Some business owners swear by keeping originals in addition to digital copies. There’s no law against tossing receipts after scanning, but many accountants recommend keeping paper for at least a year, just in case. If you do:

  • Use an accordion file organized by month.
  • Tape small receipts onto full sheets of paper so they don’t vanish.
  • Store files in a dry spot, not in a steamy kitchen or the back seat of your car.

Think of it as belt and suspenders. Unnecessary for some, lifesaving for others.
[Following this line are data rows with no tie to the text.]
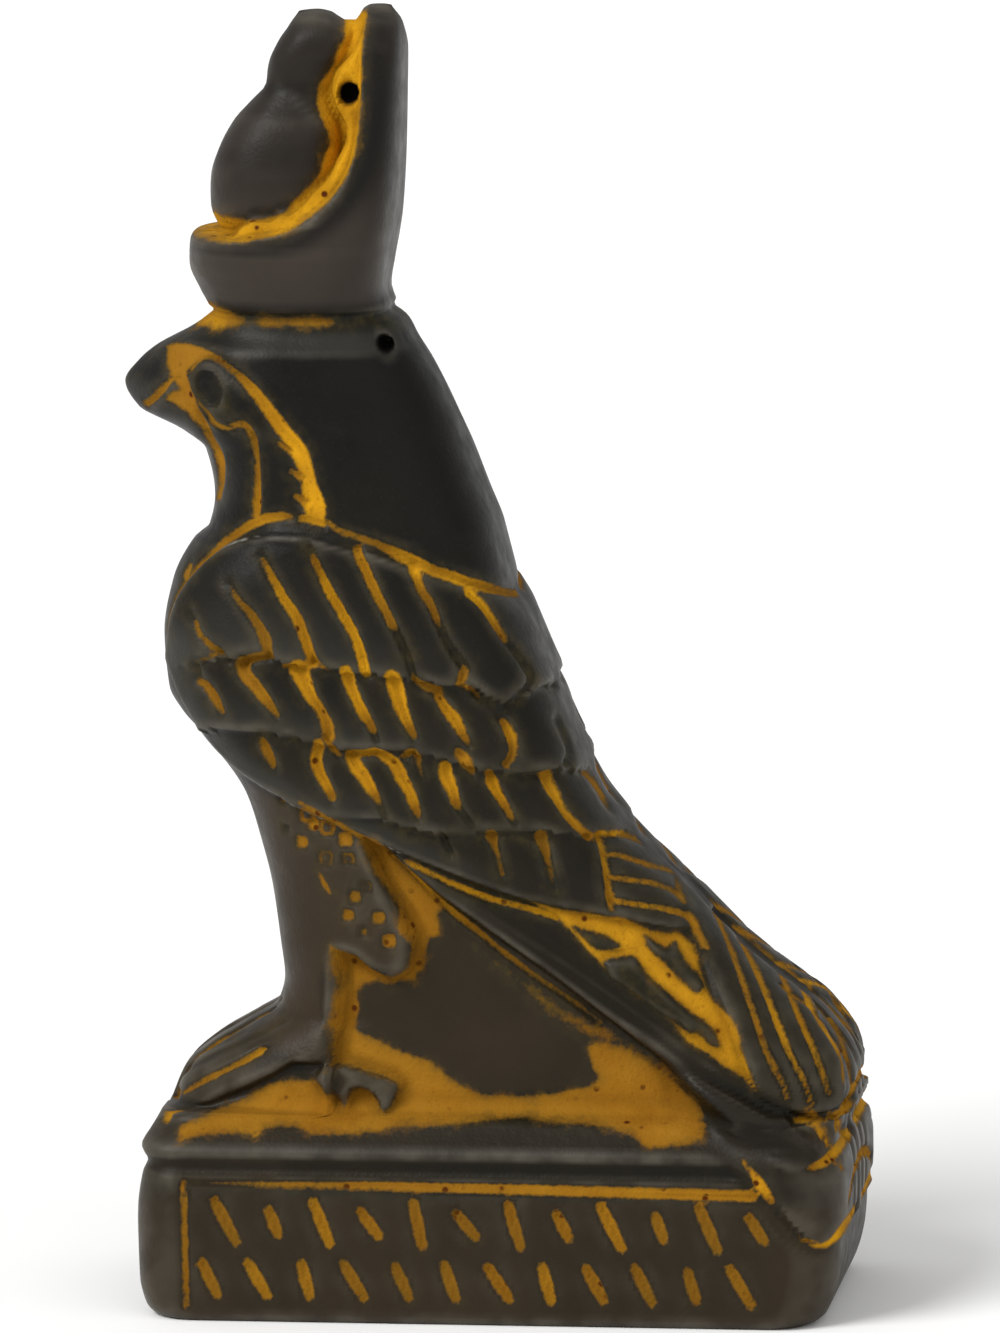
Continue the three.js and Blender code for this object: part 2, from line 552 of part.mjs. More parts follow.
function falcon() {
  const plinth = plinthSolid();
  let body = figureSolid();
  body = cutDownTo(body, [gridSlab(WEB)], flatSides(-WEB_DEPTH));
  body = body.add(flatSides(-CLAW_DEPTH).intersect(gridSlab(REAR_CLAW)));
  body = cutDownTo(body, [
    ...TAIL_LINES.map((path) => lineSlab(path, FEATHER_LINE, 2)),
    ...FACE_LINES.map(({ path, width }) => lineSlab(path, width, path.length - 2)),
    eyeCut()
  ], figureSolid(-GROOVE_DEPTH));
  const wing = cutDownTo(wings(), featherCuts(), onSidesOnly(figureSolid(PLATE_RISE - GROOVE_DEPTH)));
  body = crown(body.add(wing));
  body = cutDownTo(body, toeCuts(), figureSolid(-TOE_GAP_DEPTH));
  body = body.subtract(legGap());
  const skin = figureSolid(BAND_RISE).add(plinthSolid(DRAPE_RISE));
  const band = skin.intersect(gridSlab(TAIL_BAND));
  const drape = plinthSolid(DRAPE_RISE).intersect(gridSlab(TAIL_OVER_PLINTH));
  const carvedPlinth = cutDownTo(plinth, plinthStrokes(), plinthSolid(-PANEL_DEPTH));
  const whole = join([body, carvedPlinth, band, drape]);
  const backCore = figureSolid(-GROOVE_DEPTH).add(plinthSolid(-GROOVE_DEPTH));
  return cutDownTo(whole, [...backCuts(), ...archCuts()], backCore);
}

function toGeometry(solid) {
  const mesh = solid.getMesh();
  const geometry = new THREE.BufferGeometry();
  geometry.setAttribute('position', new THREE.BufferAttribute(mesh.vertProperties, 3));
  geometry.setIndex(new THREE.BufferAttribute(mesh.triVerts, 1));
  geometry.computeVertexNormals();
  return geometry;
}

// The drawing's middle lies a little off the middle of the finished piece, so it is moved there.
function onCentre(geometry) {
  geometry.computeBoundingBox();
  const { min, max } = geometry.boundingBox;
  return geometry.translate(0, -(min.y + max.y) / 2, 0);
}

const figure = new THREE.Mesh(onCentre(toGeometry(falcon())), MATERIAL);
figure.name = 'horus_falcon_figure';

const part = new THREE.Group();
part.add(figure);

export default part;
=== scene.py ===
# %% [markdown]
# # A cast falcon with the double crown
# The real object is a souvenir figure about 17 cm tall. It was cast in one piece with its plinth from
# stone dust and a binder, stained nearly black, brushed with ochre pigment and rubbed down again, so
# the pigment stays in the carved lines. The model frame holds its true size. This lesson builds the
# fine surface over it as one grid of points, and then paints and wears that surface.

# %% Load the frame
import math
import bmesh
import bpy
import numpy as np
from mathutils import Matrix, Vector


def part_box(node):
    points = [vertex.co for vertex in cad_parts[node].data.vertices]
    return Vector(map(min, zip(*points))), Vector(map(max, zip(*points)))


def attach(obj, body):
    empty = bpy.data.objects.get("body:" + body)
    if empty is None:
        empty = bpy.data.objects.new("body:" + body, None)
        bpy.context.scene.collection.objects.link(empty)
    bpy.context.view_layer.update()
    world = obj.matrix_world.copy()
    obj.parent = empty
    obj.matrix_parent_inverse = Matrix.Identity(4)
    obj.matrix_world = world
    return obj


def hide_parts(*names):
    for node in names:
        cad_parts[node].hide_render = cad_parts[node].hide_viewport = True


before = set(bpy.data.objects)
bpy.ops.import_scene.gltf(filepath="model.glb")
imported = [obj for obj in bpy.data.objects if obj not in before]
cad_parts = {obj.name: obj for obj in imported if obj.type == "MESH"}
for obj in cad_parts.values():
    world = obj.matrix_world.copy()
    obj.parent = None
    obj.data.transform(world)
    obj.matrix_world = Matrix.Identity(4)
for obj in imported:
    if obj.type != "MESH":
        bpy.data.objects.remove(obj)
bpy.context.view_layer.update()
print("frame nodes:", sorted(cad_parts))

# %% [markdown]
# ## The carver's grid
# The figure was laid out on squares, 28.8 of them from the plinth's top to the crown's tip. Every
# point of the side view is a pair of squares: how far back, and how high above the plinth. We could
# write millimetres instead, but squares keep the drawing true if the frame ever changes size.

# %% Sizes, worked out from the frame
# The drawn values are the heights of the whole and of its plinth in the side drawing, which is scaled
# to the frame. The beak's tip lies at FRONT_SQUARE. The ledge and the drape are in millimetres, and
# the lean is a slope.
NODE = "horus_falcon_figure"
MM = 0.001
DRAWN_HEIGHT = 170.3
DRAWN_PLINTH = 26.3
SQUARES_HIGH = 28.8
FRONT_SQUARE = -9.78
SIDE_LEDGE = 3.6
DRAPE = 0.75
SIDE_LEAN = 0.014
low, high = (np.array(corner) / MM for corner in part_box(NODE))
PLINTH = (high[2] - low[2]) * DRAWN_PLINTH / DRAWN_HEIGHT
SQUARE = (high[2] - low[2] - PLINTH) / SQUARES_HIGH
HALF = high[0] - SIDE_LEDGE - DRAPE
SHIFT = low[1] - FRONT_SQUARE * SQUARE
print(f"plinth {PLINTH:.1f} mm, square {SQUARE:.2f} mm, half width {HALF:.1f} mm")

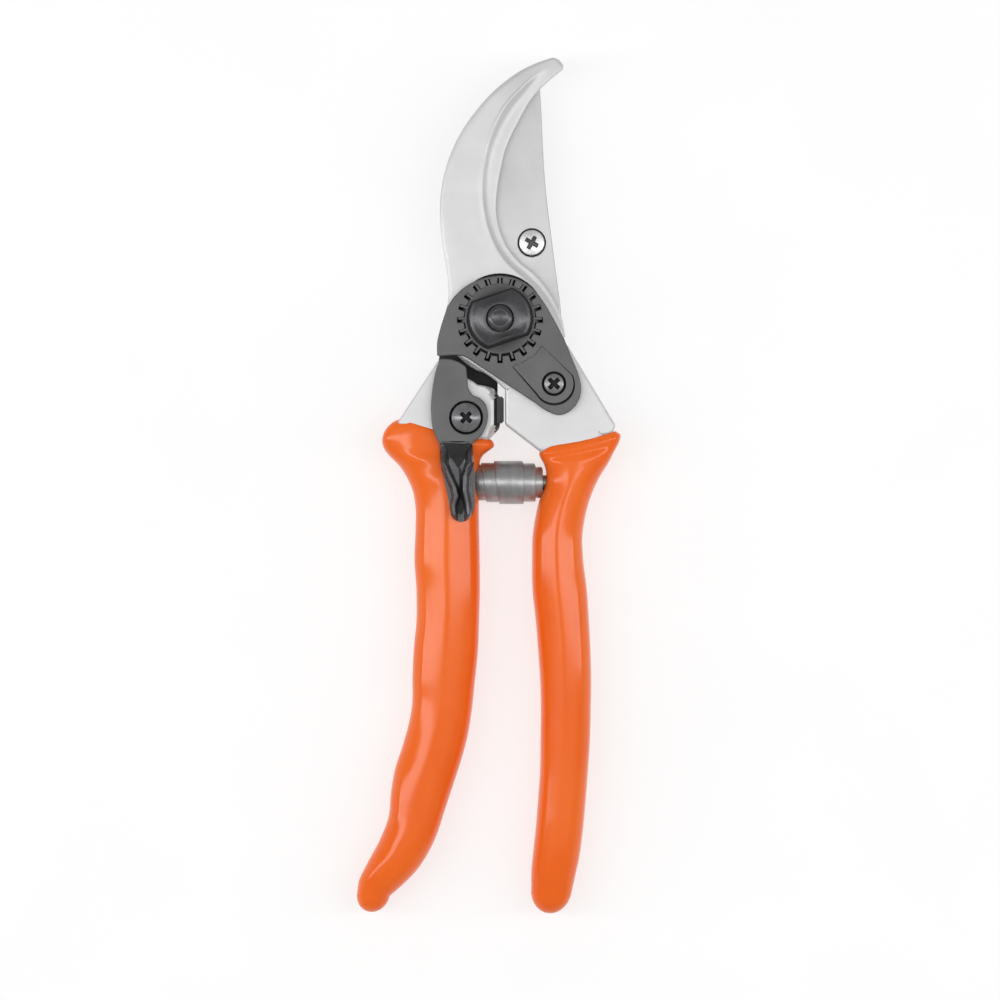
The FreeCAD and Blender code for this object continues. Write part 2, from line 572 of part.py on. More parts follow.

Common Mistakes That Wreck Systems

Even when owners try to organize, I see the same errors repeat:

  1. Mixing personal and business. If you use one card for everything, your receipts will always be a mess.
  2. Forgetting to label. Six months later, “$42.75 at Joe’s Diner” could be either a client lunch or just lunch.
  3. Overcomplicating the system. If your setup takes more than 30 seconds per receipt, you’ll stop using it.

A good system is simple, reliable, and easy to stick with.


Why This Is Bigger Than Taxes

Here’s the secret: receipt management isn’t just about audits. It’s about running your business like a professional instead of like a hobby. Clean records mean you know your costs, which means you can make better decisions.

It also ties into bigger planning. A business plan that ignores recordkeeping is just a wish list. If you want to set goals with numbers you can defend, receipts are part of the foundation.

Logo_Transparent_small.png Related: How Can a Small Business Owner Be Successful? A Real Answer

And here’s the kicker: sometimes organizing receipts uncovers money you didn’t know you could get back.

Logo_Transparent_small.png Related: Do Small Businesses Get Tax Refunds?


Final Thoughts

Receipts may not be exciting, but they’re a foundation of financial health. Tossing them in a shoebox is the same as throwing money in the trash.

Switch to digital, make receipt capture a weekly habit, and pair everything with your transactions. Then, instead of panicking in April, you’ll know your deductions are safe, your books are clean, and your business actually looks like it knows what it’s doing.

That’s the power of receipts. Boring, yes, but also surprisingly profitable.